How does love play out in Shubho Mahurat

A Rituparna Ghosh film that is absent of love is unimaginable. Through Mallika, we explore young love that is fresh, but also urgent. Mallika needs to select a lover before her parents do the same for her. Mallika bounds herself to monogamous approaches to love; setting for one lover only to later realise towards the end of Shubho Muharat; paralleling the climatic scene, that one may love two people, and that does not make the love any less real.

Shubho Mahurat poster
Source: BookMyShow

Ghosh sketches the duality of human love and thereby human character by portraying a character that suits the archetype of the modern Indian woman; one who is aspiring, career-oriented, beautiful and funny but gives her a much-forbidden characteristic: desire. Mallika desires love in all its forms. She fights her urges against the traditional notions of one love, one soul. In fact, Ghosh is constantly presenting dualities in Shubho Muharat: every character fights the concept of being one individual, multitudes exist within one body.  

Of course, their greatest exploration of love is through the character of Padmini. Padmini, throughout the film, is the distant upper class NRI retro actress, whose glamour might have faded in the industry, but her grace is everlasting. She is a kind-hearted woman. She gave Kakoli a role despite her drug-addiction. She seems to be a woman who has had a lot of love and privilege in her life and thus, is capable of helping and loving others affectionately; but there is also a sense of falseness in the grace: it is too perfect to be true. Padmini’s love is the strongest love there is in Shubho Muharat, but it the least talked about in the plot.

In one way, Rituparno pulls a Barbie on the Bengali audience. They allocate the men in Shubho Mahurat a space that is within the female gaze.

It is at the end that we know that her love transgressed the boundaries of morality and honour. In Padmini we find the unspeakable love that has been classicaly preserved. In Padmini we find the words of Tony Morrison: ‘Love is or it ain’t. Thin love ain’t love at all.’  Padmini’s love is a force of passion and anger intertwined. It is taking those forces of universe into hands that she is not allowed to and exploiting those forces to seek justice for a love that was buried in past by all those who claimed to love her. Her actions are condemnable, but her love was greater. In the end, when she eats the sweets she wasn’t supposed to eat, she realises the extent to which she was blinded by her love: her love is subdued like smog after rain, when Ranga Pishi says that nothing would bring back the one who is gone. Padmini is remembered in the film for a love that is dark, blind and unhealthy; but one that also cannot succumb to the previously mentioned labels. 

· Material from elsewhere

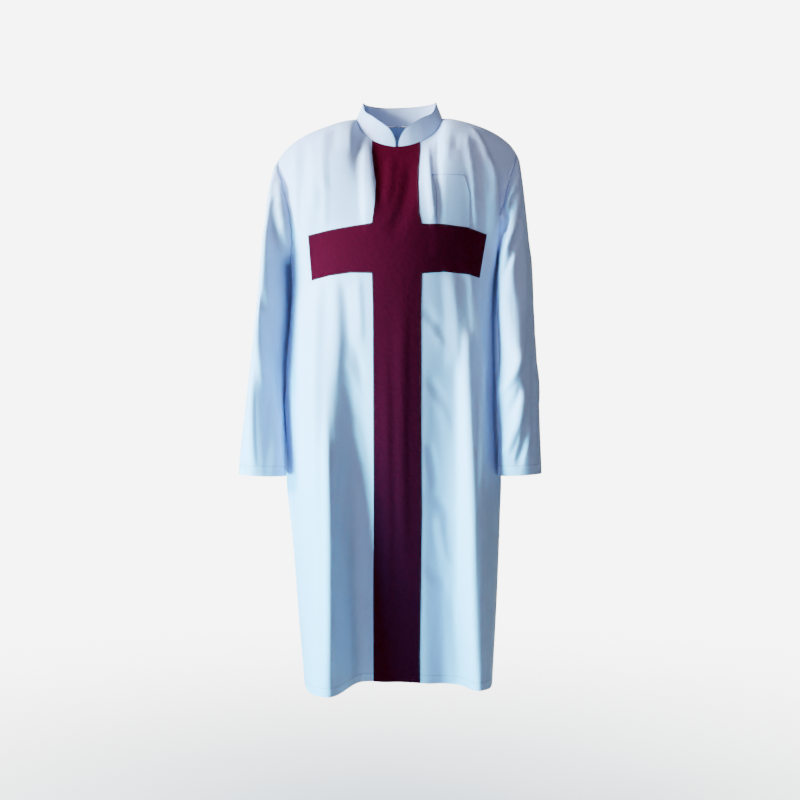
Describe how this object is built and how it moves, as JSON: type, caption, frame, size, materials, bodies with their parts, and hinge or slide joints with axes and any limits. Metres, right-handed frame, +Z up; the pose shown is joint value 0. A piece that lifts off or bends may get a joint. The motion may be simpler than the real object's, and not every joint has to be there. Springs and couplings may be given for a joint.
{
  "type": "tunic",
  "caption": "Long-sleeved calf-length white tunic in its worn, hollow form, with a stand collar, a chest patch pocket and a crimson Latin cross from neck seam to hem.",
  "frame": {"origin": "middle of the neck at the height of the shoulder seams' neck ends, where the wearer's neck and shoulders carry the tunic", "axes": "+Z up, the wearer faces -Y, +X towards the wearer's left"},
  "size_m": [0.6068, 0.3321, 1.1757],
  "materials": {
    "white_cloth": "plain-woven white cloth with a soft satin sheen",
    "crimson_cloth": "plain-woven crimson cloth, matt to softly satin"
  },
  "bodies": {
    "root": {"front_panel": "white_cloth", "back_panel": "white_cloth", "sleeve_right": "white_cloth", "sleeve_right_lower": "white_cloth", "sleeve_left": "white_cloth", "collar": "white_cloth", "chest_pocket": "white_cloth", "cross": "crimson_cloth"}
  },
  "joints": []
}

The class factor in Shubho Mahurat

Class plays in the subplot of Shubho Mahurat like a crawling snake whose poison evaporates itself into the lives of the people. Class is silent in the film yet without class, Shubho Mahurat is incomplete. Kalpana embodies a smart independent woman, whose empowered self is curbed under the pressures of her class in an industry that essentially is run by the rich. Kalpana is a confident, well trained make-up artist who had an affair with the cameraman, Sunil. Kalpana was in desperate need of money and she blackmailed Sunil by threatening to tell his wife about their affair and thereby extracting money from him for her child’s treatment in the hospital.

Shubho Mahurat
Source: Ydio

Kalpana, too, reflects the duality of character. She is not a helpless victim, but an active player in the plot who is neither afraid of her desires nor oblivious about her conditions. It is interesting how the lower-class character of Kalpana suffers the most; she never lives to see her child recover and is tricked by those she loves. In the altar of justice, the poor is sacrificed, as usual. 

Shubho Mahurat is interesting through many lenses: it talks about empowerment, class, loneliness, love, revenge and womanhood. The twenty year old film is a reminder for where we should be headed with male dominated genres of mysteries and thrillers. But it is also a film that makes one rethink love, passion, loneliness and the life in it all.